=== INPUT ===

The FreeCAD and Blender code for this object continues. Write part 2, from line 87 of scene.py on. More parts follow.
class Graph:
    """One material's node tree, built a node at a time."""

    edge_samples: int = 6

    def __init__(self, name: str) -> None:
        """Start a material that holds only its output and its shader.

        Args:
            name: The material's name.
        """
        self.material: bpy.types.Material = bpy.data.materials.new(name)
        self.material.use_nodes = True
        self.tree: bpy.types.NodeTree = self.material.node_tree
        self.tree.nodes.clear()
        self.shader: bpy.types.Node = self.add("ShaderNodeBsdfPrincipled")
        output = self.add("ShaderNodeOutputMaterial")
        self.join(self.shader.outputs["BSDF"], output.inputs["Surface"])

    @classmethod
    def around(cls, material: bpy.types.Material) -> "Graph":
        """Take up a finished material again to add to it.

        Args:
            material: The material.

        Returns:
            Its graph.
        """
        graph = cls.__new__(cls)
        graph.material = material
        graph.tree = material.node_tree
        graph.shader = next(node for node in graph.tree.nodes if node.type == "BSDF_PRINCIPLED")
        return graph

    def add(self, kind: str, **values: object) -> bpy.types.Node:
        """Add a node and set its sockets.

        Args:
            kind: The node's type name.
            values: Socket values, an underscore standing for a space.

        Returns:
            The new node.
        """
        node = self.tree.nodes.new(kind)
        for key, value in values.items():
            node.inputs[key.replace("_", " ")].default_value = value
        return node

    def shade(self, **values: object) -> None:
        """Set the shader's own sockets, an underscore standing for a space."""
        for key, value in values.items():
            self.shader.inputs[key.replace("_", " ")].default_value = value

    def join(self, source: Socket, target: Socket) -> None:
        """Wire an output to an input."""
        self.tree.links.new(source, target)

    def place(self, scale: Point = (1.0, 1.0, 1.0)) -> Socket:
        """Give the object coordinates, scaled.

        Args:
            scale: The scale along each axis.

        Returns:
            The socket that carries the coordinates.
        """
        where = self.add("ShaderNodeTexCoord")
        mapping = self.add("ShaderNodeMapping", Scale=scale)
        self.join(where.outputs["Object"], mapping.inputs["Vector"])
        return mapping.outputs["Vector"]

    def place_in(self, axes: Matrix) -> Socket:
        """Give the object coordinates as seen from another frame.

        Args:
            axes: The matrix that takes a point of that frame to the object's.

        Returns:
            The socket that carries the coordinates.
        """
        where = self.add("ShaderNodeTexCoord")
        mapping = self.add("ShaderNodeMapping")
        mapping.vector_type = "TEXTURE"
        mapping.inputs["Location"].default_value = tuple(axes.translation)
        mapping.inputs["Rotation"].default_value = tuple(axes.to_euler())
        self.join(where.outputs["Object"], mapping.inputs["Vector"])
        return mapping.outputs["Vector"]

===
=== INPUT ===

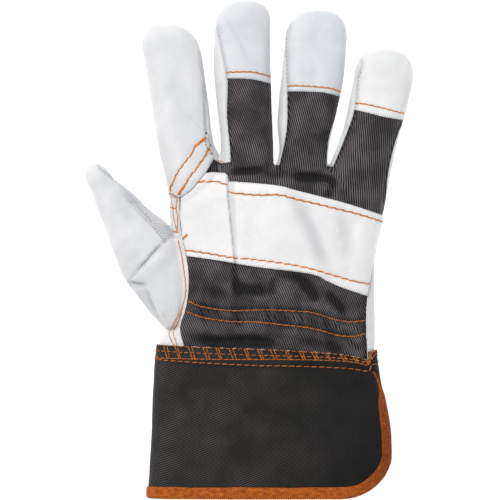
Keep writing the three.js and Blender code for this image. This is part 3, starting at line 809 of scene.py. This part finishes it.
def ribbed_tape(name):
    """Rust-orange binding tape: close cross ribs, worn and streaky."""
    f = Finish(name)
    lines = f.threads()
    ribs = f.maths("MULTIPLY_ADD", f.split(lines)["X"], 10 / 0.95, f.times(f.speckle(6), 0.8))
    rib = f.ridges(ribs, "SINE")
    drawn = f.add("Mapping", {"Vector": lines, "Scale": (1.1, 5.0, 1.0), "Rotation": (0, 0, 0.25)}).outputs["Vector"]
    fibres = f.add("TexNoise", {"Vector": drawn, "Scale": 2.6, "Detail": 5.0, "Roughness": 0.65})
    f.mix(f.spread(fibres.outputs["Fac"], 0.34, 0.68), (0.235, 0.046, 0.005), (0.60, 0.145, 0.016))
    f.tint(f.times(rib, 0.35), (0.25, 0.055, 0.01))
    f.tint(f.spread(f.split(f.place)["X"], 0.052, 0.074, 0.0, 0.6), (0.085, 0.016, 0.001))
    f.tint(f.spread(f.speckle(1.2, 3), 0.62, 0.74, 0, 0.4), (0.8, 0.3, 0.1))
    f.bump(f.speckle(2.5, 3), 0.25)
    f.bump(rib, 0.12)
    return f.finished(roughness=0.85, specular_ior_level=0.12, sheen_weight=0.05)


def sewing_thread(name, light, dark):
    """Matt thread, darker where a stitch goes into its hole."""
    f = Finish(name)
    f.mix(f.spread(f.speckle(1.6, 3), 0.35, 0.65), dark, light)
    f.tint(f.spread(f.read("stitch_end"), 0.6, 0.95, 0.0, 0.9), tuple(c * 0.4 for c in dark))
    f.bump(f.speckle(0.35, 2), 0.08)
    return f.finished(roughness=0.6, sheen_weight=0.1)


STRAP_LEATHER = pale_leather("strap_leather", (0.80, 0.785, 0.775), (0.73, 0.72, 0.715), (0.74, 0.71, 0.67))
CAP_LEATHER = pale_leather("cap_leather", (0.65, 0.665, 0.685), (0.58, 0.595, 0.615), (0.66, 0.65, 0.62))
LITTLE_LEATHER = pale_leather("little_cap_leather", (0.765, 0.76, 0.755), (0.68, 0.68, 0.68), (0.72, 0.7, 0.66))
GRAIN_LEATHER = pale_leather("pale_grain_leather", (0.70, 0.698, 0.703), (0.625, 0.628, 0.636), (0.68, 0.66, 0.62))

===

**PROBLEM REQUIREMENTS**
Copy each line of the records above that carries the word "part".

**FINISHED TASK**
The FreeCAD and Blender code for this object continues. Write part 2, from line 87 of scene.py on. More parts follow.
Keep writing the three.js and Blender code for this image. This is part 3, starting at line 809 of scene.py. This part finishes it.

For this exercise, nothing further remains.